Two Minute Tuesdays

Missing the Forest for the Trees

Written by Warren Beth | Feb 13, 2024 2:00:00 PM
•    Despite positive market signals following the March 2023 banking crisis, persistent issues prompt a comprehensive overview of the banking industry.

•    The cumulative performance chart highlighted below reveals almost two decades of stagnant returns for the KBW Bank Index, contrasting with JP Morgan Chase's consistent outperformance linked to regulatory changes post-2008.

•    The industry is undergoing a shift from rising interest rates to escalating credit losses, emphasizing the need for investor awareness.


We recently highlighted that despite the market showing positive signs following the March 2023 banking crisis, numerous issues persisted without resolution. With the recent downturn experienced by New York Community Bancorp, and without getting into any of those specific details, we aim to provide readers with a more comprehensive perspective on the overall system. 

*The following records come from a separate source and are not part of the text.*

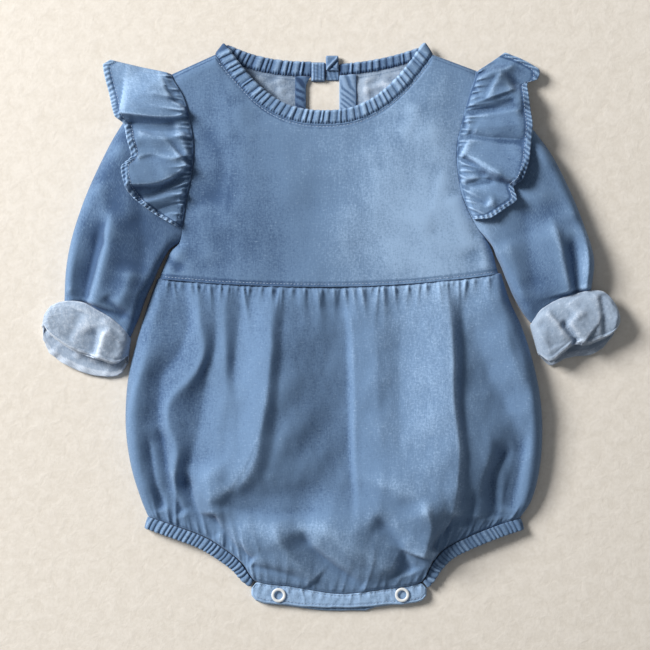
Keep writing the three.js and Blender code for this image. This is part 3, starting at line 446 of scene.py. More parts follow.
def bodice_x(u: Any, y: Any) -> Any:
    """The bodice's X at the share u of the way across, at height y in plan."""
    return mix(BODICE_SIDES.smooth("y", y, "left"), BODICE_SIDES.smooth("y", y, "right"), u)


def bodice_plan(u: Any, v: Any, front: bool) -> tuple[Array, Array, Array, Array]:
    """A point of the bodice in plan.

    Args:
        u: The share of the way from the left side to the right.
        v: The share of the way from the waist to the top edge.
        front: Whether it is the front.

    Returns:
        X, Y, and the Y of the waist and of the top edge there.
    """
    u, v = np.broadcast_arrays(np.asarray(u, float), np.asarray(v, float))
    low, high = np.full(u.shape, WAIST_LOWEST), np.full(u.shape, NECK_TOP)
    for _ in range(12):
        low = waist_y(bodice_x(u, low))
        high = bodice_top_y(bodice_x(u, high), front)
    y = mix(low + SEAM_GAP / 2, high, v)
    return bodice_x(u, y), y, low, high


UNDERARM_Y = {
    Side.LEFT: float(bodice_plan(0.0, UNDERARM_UP, True)[1]),
    Side.RIGHT: float(bodice_plan(1.0, UNDERARM_UP, True)[1]),
}


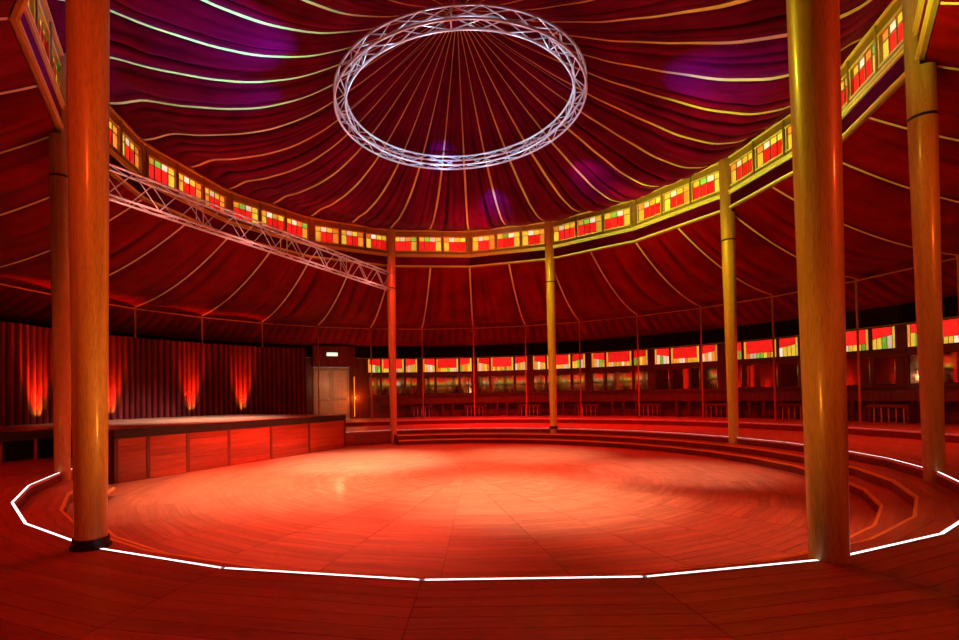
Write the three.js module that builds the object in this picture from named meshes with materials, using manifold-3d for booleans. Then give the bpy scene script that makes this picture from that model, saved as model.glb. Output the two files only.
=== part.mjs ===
// A round tent of timber, velvet and canvas: sunken dance floor, seven masts, lantern ring of coloured glass,
// velvet ceilings under a two-tier canvas roof, and a panelled outer wall with a stage and an exit door.
// Millimetres, +Z up. The origin is on the ground, at the centre of the ring of masts.
import * as THREE from "three";
import { mergeVertices } from "three/addons/utils/BufferGeometryUtils.js";
import Module from "manifold-3d";

const wasm = await Module();
wasm.setup();

// Plan
const SIDES = 32; // the whole plan is a polygon of 32 equal sides
const STEP_DEG = 360 / SIDES;
const BAY_DEG = 45; // from mast to mast
const MAST_ANGLES = [-67.5, -22.5, 22.5, 67.5, 112.5, 202.5, 247.5]; // a truss stands in for the eighth
const STAGE_ANGLE = 157.5;
const GAP = 0.4; // between pieces that touch
const BELOW = -100; // cutting tools reach from here
const ABOVE = 13000; // up to here
const CUT_REACH = 200; // and this far through walls
const SECTOR_REACH = 45000; // sector outlines end outside everything
const SECTOR_STEP_DEG = 60;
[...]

The chart above illustrates the cumulative performance of the KBW Bank Index compared to JP Morgan Chase and the S&P 500 Index since 2007. We are approaching nearly two decades of stagnant stock performance from the KBW Bank Index, while JP Morgan Chase has outperformed the S&P 500 Index. This discrepancy can be attributed to the regulatory changes following the Great Financial Crisis in 2008, which led to banks being regulated akin to utility companies. However, unlike utility companies with monopoly powers, banks operate in a commoditized business environment. In such a system, the rewards predominantly favor the scale provider, exemplified in this scenario by JP Morgan Chase. Smaller banks face difficulties in competing as they struggle to offer substantial differentiation from their competitors.

This characterizes the current operational landscape, marking the preliminary evaluation before examining critical elements like bank balance sheets, credit losses, interest rates, deposit flight and exposure to commercial real estate. The shift from a period of rising interest rates to one of mounting credit losses is in progress. Consider the insufficient preparation of these banks in mitigating interest rate risks. Can they adeptly navigate and handle the challenges presented by credit losses?

The industry confronts a persistent headwind that demands investor awareness before making any investment decisions. While opportunities for tactical trades may arise, as observed in the recent fourth quarter, accurate timing could be a challenge.

Important Disclosures & Definitions

KBW Bank Index: designed to track the performance of the leading banks and thrifts that are publicly-traded in the US. The Index includes 24 banking stocks representing the large US national money centers, regional banks and thrift institutions.

S&P 500 Index: widely regarded as the best single gauge of large-cap US equities. The index includes 500 leading companies and covers approximately 80% of available market capitalization. 

One may not invest directly in an index.